Another not entirely unknown adjuster-perpetrated fraud involves seeking willing accomplices to initiate false claims that the adjuster would most likely handle. The adjuster makes payments to the claimants, who then split the claim payment “proceeds” with the adjuster. Although this is more likely in a liability claim scenario than a workers’ comp case, there have been incidents of this nature in the workers’ compensation landscape.

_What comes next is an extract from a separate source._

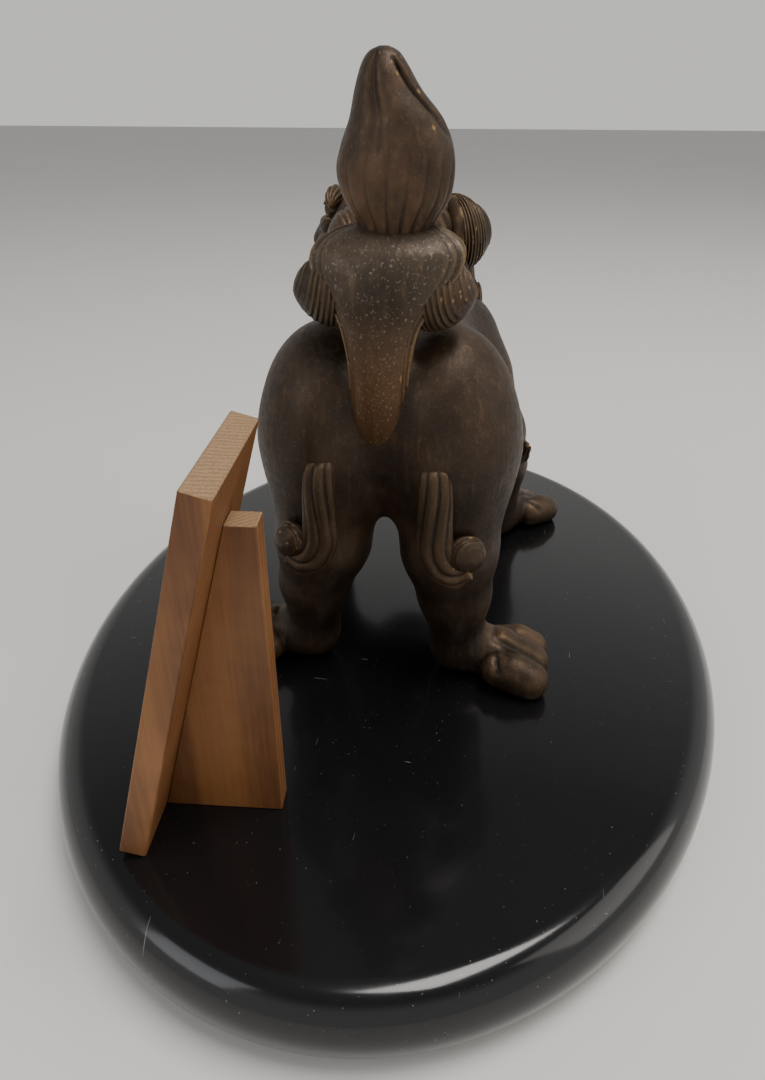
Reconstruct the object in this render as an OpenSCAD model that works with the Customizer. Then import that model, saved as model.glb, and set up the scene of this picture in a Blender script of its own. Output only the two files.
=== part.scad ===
// Foo dog statue: a cast bronze lion dog and a leaning wooden name plaque, both standing free on an
// oval lacquered board. Units mm, +Z up. Origin: centre of the board, z = 0 under the felt pads.
// The lion dog faces -X with its head turned towards -Y, which is the side the plaque faces.

/* [Board] */
// Length of the oval board along X
board_len = 386; // [250:1:450]
// Width of the oval board along Y
board_wid = 282; // [180:1:340]
// Thickness of the board
board_thk = 28; // [12:0.5:40]
// Radius of the rounded edge as seen from above
edge_inset = 12; // [4:0.5:16]
// Thickness of the felt pads
pad_thk = 2; // [1:0.5:5]
// Radius of a felt pad
pad_r = 9; // [5:0.5:15]

/* [Plaque] */
// Width of the plaque board along X
plaque_wid = 53; // [30:1:90]
// Length of the plaque board along its slope
plaque_len = 134; // [80:1:180]
// Thickness of the plaque board
plaque_thk = 8.7; // [5:0.1:15]
// Backwards lean of the plaque
plaque_lean = 15.6; // [5:0.1:30]
// Middle of the plaque along X
plaque_x = 126.5; // [60:0.5:140]
// Lower back edge of the plaque along Y
plaque_y = -61.4; // [-90:0.1:-30]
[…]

Let us not overlook possible producer fraud. There have been a number of situations over the last several decades involving premium being collected by an agent for coverage, and then not being forwarded to the insurance carrier. This is an audacious form of fraud as the corrupt producer is gambling that there will be little or no claims turned in on the supposed in-force policy. Of course, in the workers’ comp arena, at least seven out of every 10 claims involves no compensable lost time (“Medical Only” in the vernacular), and these claims are usually minimal in cost. Moreover, in many instances, the accident reports are sent directly to the agent, who can then pay for the medical treatment out of the embezzled premium funds. One must have nerves of steel to engage in this type of fraud, but it has been done.
The medical community is also not entirely pristine in this area. I have seen several instances in my own career where bills for medical appointments that never took place have been submitted for payment. These are often most difficult to discover, especially if the modalities are many over an extended period of time. But it has happened.
As is evident, there are many more types of fraud than simply claimant and employer generated. As the aphorism goes, where there is a will, there is a way. Vigilance is always necessary.